«Una crisi favorita da una produzione interna insufficiente a soddisfare le necessità della popolazione, con conseguente bisogno di importare la maggior parte dei prodotti, dai macchinari ai pezzi di ricambio fino agli alimenti e alle medicine».
Sanzioni, introdotte per la prima volta nel 2005 e fortemente inasprite a partire dal 2015 fino a «un embargo economico totale nell’agosto del 2019», la memoria dei fatti. Soprattutto Usa-Trump, ma anche Unione europea. Evidente, sancisce l’Onu, come le sanzioni abbiano «aggravato i problemi preesistenti».
Secondo le conclusioni preliminari del rapporto al Consiglio Onu per i diritti umani, «la riduzione addirittura del 99% delle entrate statali; l’erosione delle condizioni di lavoro; la caduta dei salari, passati da 150-500 dollari nel 2015 a 1-10 dollari nel 2020; il crollo dei servizi pubblici, compresa la fornitura di acqua ed elettricità; la scarsità di medicine; la crescita dell’insicurezza alimentare», denuncia Claudia Fanti sul Manifesto.
Ed ecco l’esortazione di Alena Douhan in nome Onu rivolta a Usa, Ue e altri paesi a ritirare le «misure coercitive unilaterali contro il Venezuela», le sanzioni commerciali, e l’appello al Regno Unito, al Portogallo e ancora agli Usa «a scongelare i fondi della Banca Centrale venezuelana», a liberare i soldi altrui.
Scopriamo così che 6 miliardi di dollari, sono stati affidati –non si sa bene dietro titolo e quali garanzie- sotto il controllo dell’autonominato presidente Juan Guaidó per l’acquisto di medicine, vaccini, alimenti, pezzi di ricambio e altri beni necessari a «garantire le necessità umanitarie del popolo del Venezuela e il recupero dei servizi pubblici». Solti sottratti allo Stato –mal gestito che sia- e affidati alla parte di opposizione a sostegno statunitense.
Guaidò a credibilità azzerata, qualche ripensamento sul fronte internazionale anti Maduro.

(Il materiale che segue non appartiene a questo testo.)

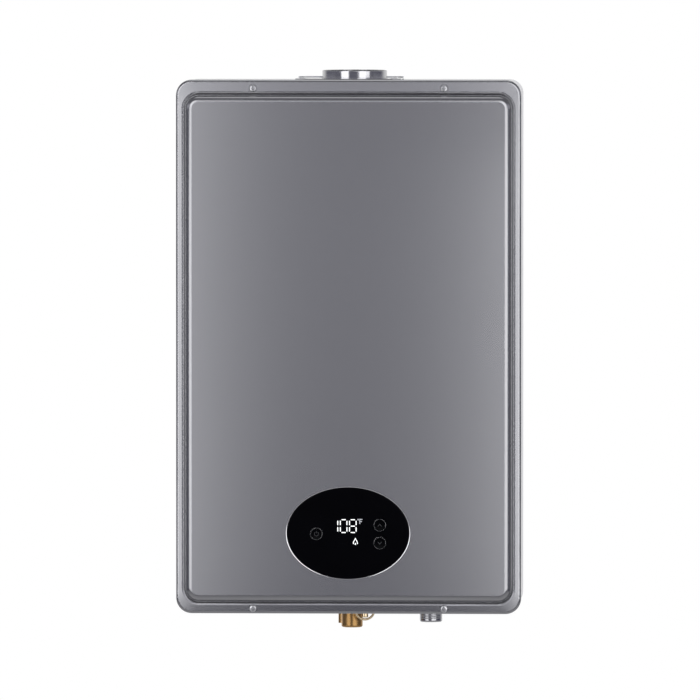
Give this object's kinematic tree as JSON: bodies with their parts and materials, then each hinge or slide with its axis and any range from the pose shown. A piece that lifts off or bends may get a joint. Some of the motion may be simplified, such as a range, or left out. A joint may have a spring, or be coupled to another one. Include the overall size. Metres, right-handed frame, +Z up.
{
  "type": "tankless water heater",
  "caption": "Wall-hung tankless gas water heater: pressed steel cover with oval display and push buttons, flue collar above, pipe fittings below.",
  "frame": {"origin": "midpoint between the wall bracket's two bolt holes, on the wall plane", "axes": "+X right as seen from the front, +Y into the wall, +Z up towards the flue"},
  "size_m": [0.388, 0.1587, 0.6288],
  "materials": {
    "brushed_stainless": "vertically brushed, satin",
    "case_sheet": "pale coated sheet steel",
    "galvanised": "galvanised, slightly mottled",
    "collar_steel": "drawn steel, bright",
    "screw_steel": "zinc plated",
    "lens_black": "gloss black acrylic",
    "button_black": "gloss black",
    "housing_plastic": "matt black moulding",
    "digit_light": "lit segments on black",
    "circuit_green": "solder mask",
    "seal_rubber": "soft rubber",
    "gasket_grey": "foam seal",
    "copper": "drawn copper",
    "brass": "machined brass",
    "fitting_steel": "zinc-plated steel thread",
    "cast_alloy": "cast",
    "coil_black": "moulded coil",
    "ceramic": "glazed ceramic",
    "box_plastic": "moulded, off-white",
    "laminated_steel": "laminated core",
    "potted_black": "potted box",
    "bracket_steel": "galvanised strip"
  },
  "bodies": {
    "heater": {"rear_case": "case_sheet", "case_top": "case_sheet", "front_cover": "brushed_stainless", "cover_gasket": "gasket_grey", "cover_screws": "screw_steel", "display_lens": "lens_black", "display_housing": "housing_plastic", "display_board": "circuit_green", "display_digits": "digit_light", "display_housing_screws": "screw_steel", "button_switches": "coil_black", "flue_gasket": "gasket_grey", "flue_plate": "galvanised", "flue_collar": "collar_steel", "flue_plate_screws": "screw_steel", "exhaust_hood": "galvanised", "fan_housing": "galvanised", "fan_motor": "cast_alloy", "fan_screws": "screw_steel", "heat_exchanger_shell": "copper", "heat_exchanger_fins": "copper", "heat_exchanger_tube": "copper", "combustion_chamber": "copper", "burner_box": "galvanised", "burner_bars": "fitting_steel", "gas_manifold": "cast_alloy", "gas_nozzles": "brass", "ignition_electrodes": "ceramic", "flame_sensor": "ceramic", "gas_inlet_fitting": "fitting_steel", "gas_valve_body": "cast_alloy", "gas_valve_coils": "coil_black", "gas_pipe": "fitting_steel", "water_inlet_fitting": "brass", "inlet_filter": "screw_steel", "flow_sensor_body": "coil_black", "cold_water_pipe": "copper", "hot_water_pipe": "copper", "hot_outlet_fitting": "brass", "temperature_sensor": "screw_steel", "overheat_switch": "ceramic", "air_pressure_switch": "box_plastic", "control_box": "box_plastic", "control_board": "circuit_green", "transformer": "laminated_steel", "igniter_module": "potted_black", "cable_gland": "coil_black", "chassis_brackets": "bracket_steel", "chassis_straps": "bracket_steel", "wall_bracket": "bracket_steel", "case_hanger": "bracket_steel", "wall_bumpers": "seal_rubber"},
    "power_button": {"power_button": "button_black"},
    "raise_button": {"raise_button": "button_black"},
    "lower_button": {"lower_button": "button_black"},
    "fan": {"fan_wheel": "galvanised", "fan_shaft": "fitting_steel"},
    "flow_rotor": {"flow_sensor_rotor": "box_plastic"},
    "drain": {"drain_plug": "brass", "drain_plug_seal": "seal_rubber"}
  },
  "joints": [
    {"name": "power_button_press", "type": "slide", "parent": "heater", "child": "power_button", "axis": [0, 1, 0], "range_m": [0, 0.0008], "stiffness_N_per_m": 900},
    {"name": "raise_button_press", "type": "slide", "parent": "heater", "child": "raise_button", "axis": [0, 1, 0], "range_m": [0, 0.0008], "stiffness_N_per_m": 900},
    {"name": "lower_button_press", "type": "slide", "parent": "heater", "child": "lower_button", "axis": [0, 1, 0], "range_m": [0, 0.0008], "stiffness_N_per_m": 900},
    {"name": "fan_spin", "type": "hinge", "parent": "heater", "child": "fan", "pos_m": [-0.038, -0.072, -0.041], "axis": [0, 1, 0], "continuous": true},
    {"name": "flow_rotor_spin", "type": "hinge", "parent": "heater", "child": "flow_rotor", "pos_m": [0.0007, -0.074, -0.546], "axis": [0, 0, 1], "continuous": true},
    {"name": "drain_turn", "type": "hinge", "parent": "heater", "child": "drain", "pos_m": [0.0161, -0.093, -0.546], "axis": [0, 0, -1], "range_deg": [0, 270]}
  ]
}
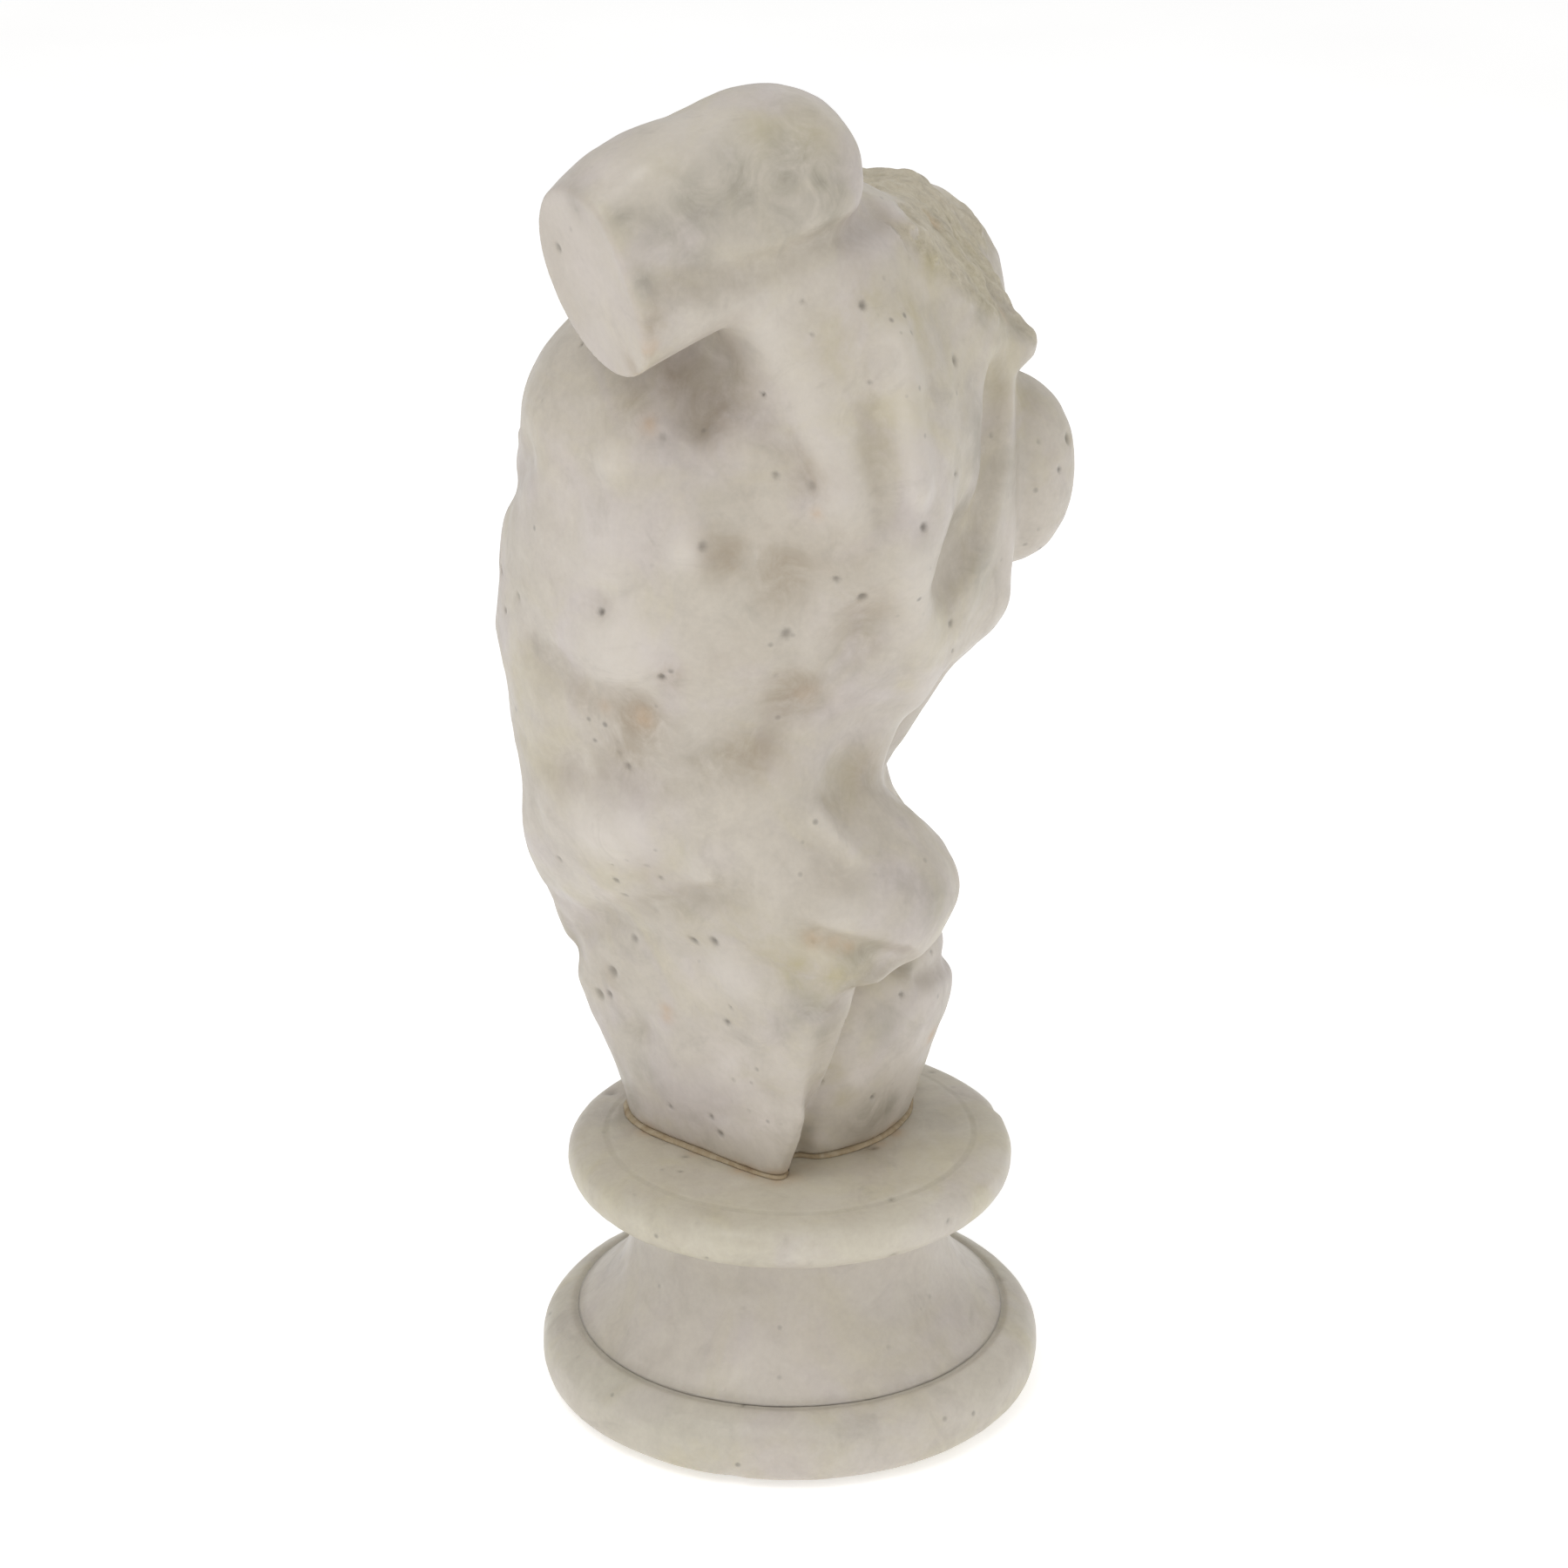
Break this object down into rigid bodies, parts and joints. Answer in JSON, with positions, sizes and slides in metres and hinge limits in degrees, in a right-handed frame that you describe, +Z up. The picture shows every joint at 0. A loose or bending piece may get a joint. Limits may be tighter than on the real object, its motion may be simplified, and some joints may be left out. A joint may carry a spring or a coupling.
{
  "type": "marble torso statuette on a turned socle",
  "caption": "Headless, armless carved marble torso standing on a round turned socle with two torus mouldings and a hollow waist, tied together by a hidden rod.",
  "frame": {"origin": "centre of the round underside, on the surface it stands on", "axes": "+Z up; the figure faces -Y, its left side is +X and its back is +Y"},
  "size_m": [0.14, 0.105, 0.2675],
  "materials": {
    "torso_marble": "satin, worn",
    "cap_marble": "satin, worn",
    "waist_marble": "satin, worn",
    "foot_marble": "satin, worn",
    "mortar": "matte",
    "steel": "zinc plated",
    "fibre": "matte",
    "felt": "matte felt"
  },
  "bodies": {
    "root": {"torso": "torso_marble", "torso_bed": "mortar", "socle_cap": "cap_marble", "socle_waist": "waist_marble", "socle_foot": "foot_marble", "threaded_stud": "steel", "stud_grout": "mortar", "locating_pin": "steel", "fibre_washer": "fibre", "plain_washer": "steel", "hex_nut": "steel", "felt_pad": "felt"}
  },
  "joints": []
}
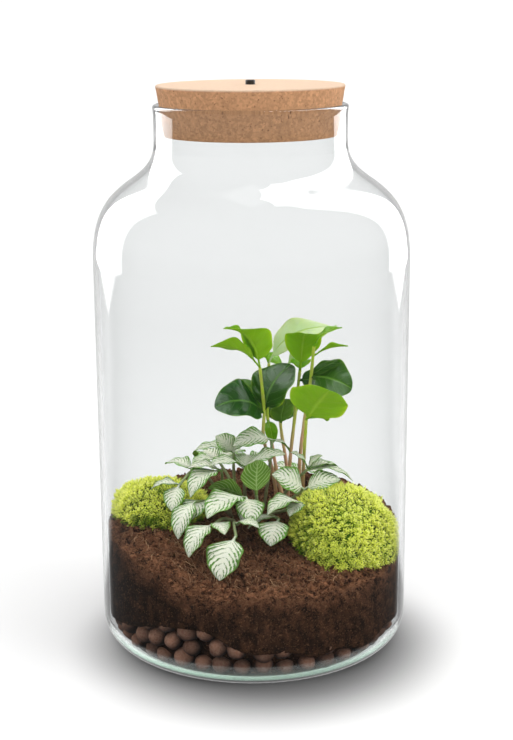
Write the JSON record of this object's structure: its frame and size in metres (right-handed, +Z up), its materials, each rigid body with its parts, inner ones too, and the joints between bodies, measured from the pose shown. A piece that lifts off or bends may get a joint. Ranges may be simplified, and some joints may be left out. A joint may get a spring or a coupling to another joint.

Un primo segnale di un possibile ammorbidimento delle sanzioni da parte degli Usa è venuto il 2 febbraio dalla decisione del Dipartimento del Tesoro americano di autorizzare le operazioni ordinarie nei porti e negli aeroporti venezuelani, vietate da un ordine esecutivo emesso nel 2019 dall’amministrazione Trump, benché resti il divieto di transazioni o attività «per produrre benzina direttamente o indirettamente».